Why is $F$ not a finite type $k$-Algebra? Isn't $F=k[\alpha_1,\alpha_2\dots,\alpha_n]$?
The element $\alpha^{-1}$ is contained in $k(\alpha)$ basically by definition. (Excluding the degenerate case $\alpha=0$.) As the notation $k(\alpha)$ means the smallest field containing $k$ and $\alpha$.
By contrast $k[\alpha]$ may well not contain $\alpha^{-1}$, informally as it is formed by the elements one gets plugging $\alpha$ into a polynomial with coefficients in $k$.
If $\alpha$ is algebraic the two happen to coincide but this is a result that needs to be proved. And the converse holds as well.
In case you actually want a proof that they are not equal for transcendental elements, rather than just the plausibility argument I gave above, then show that $\alpha^{-1}$ is actually not a polynomial expression in $\alpha$ by assuming the converse and deriving that $\alpha$ would be a root of a polynomial.

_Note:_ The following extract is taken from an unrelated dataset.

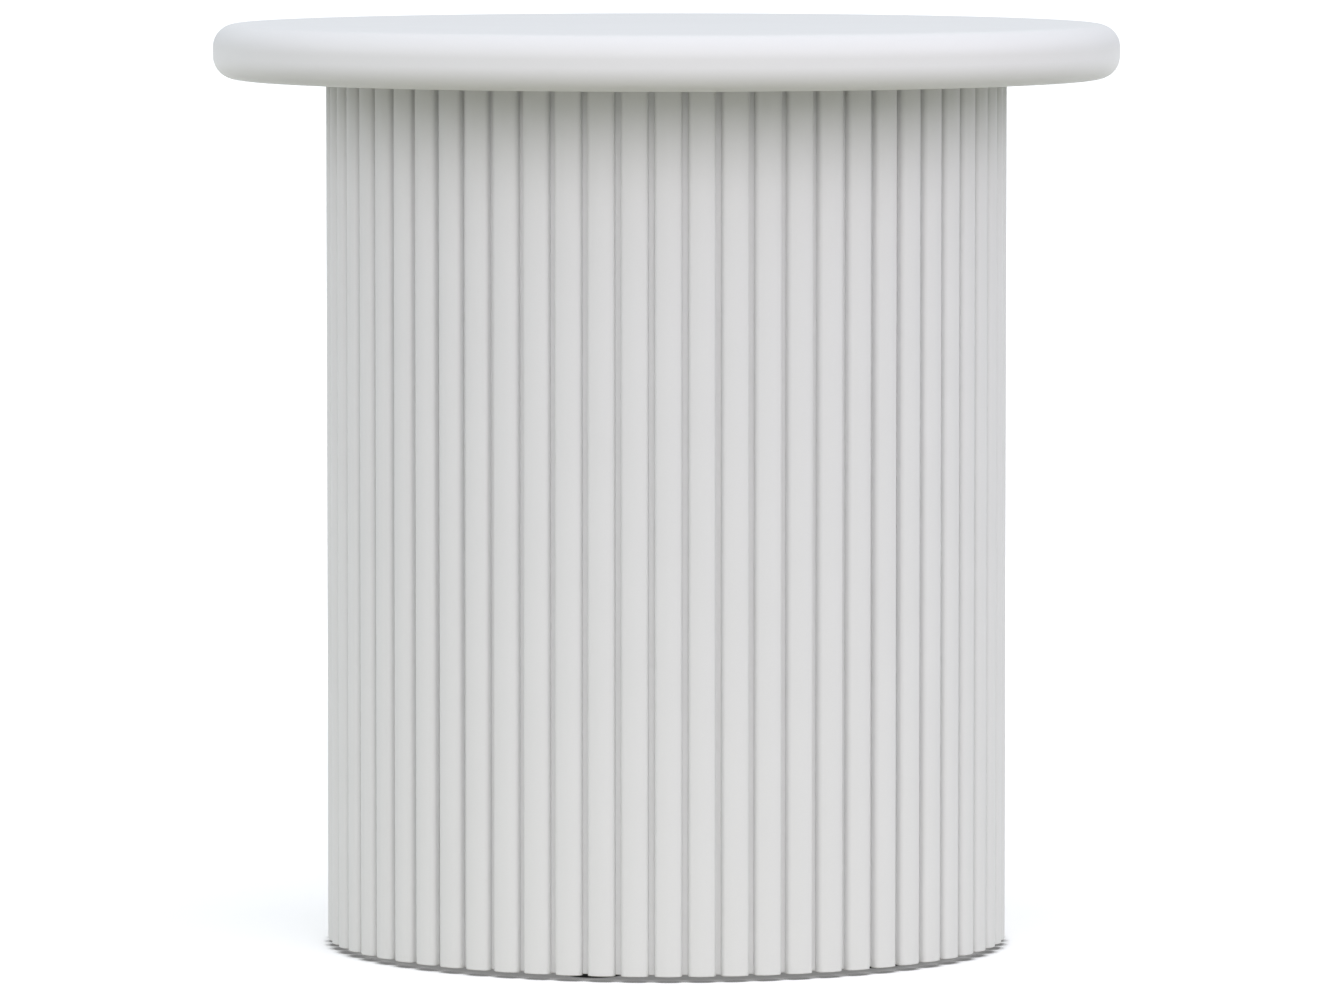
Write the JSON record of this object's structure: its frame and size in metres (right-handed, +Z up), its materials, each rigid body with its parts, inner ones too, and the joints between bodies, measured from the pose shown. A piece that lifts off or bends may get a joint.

If $t$ is transcendental, $k(t)$ is finitely generated as a field extension of $k$, but it's not finitely generated as a $k$-algebra (if $k$ is too large). In fact if $k$ is uncountable, then the dimension of $k(t)$ as a vector space over $k$ is uncountable, whereas the dimension of a finitely generated $k$-algebra as a vector space over $K$ is at most countable (exercise). This observation can actually be used to prove special cases of the Nullstellensatz.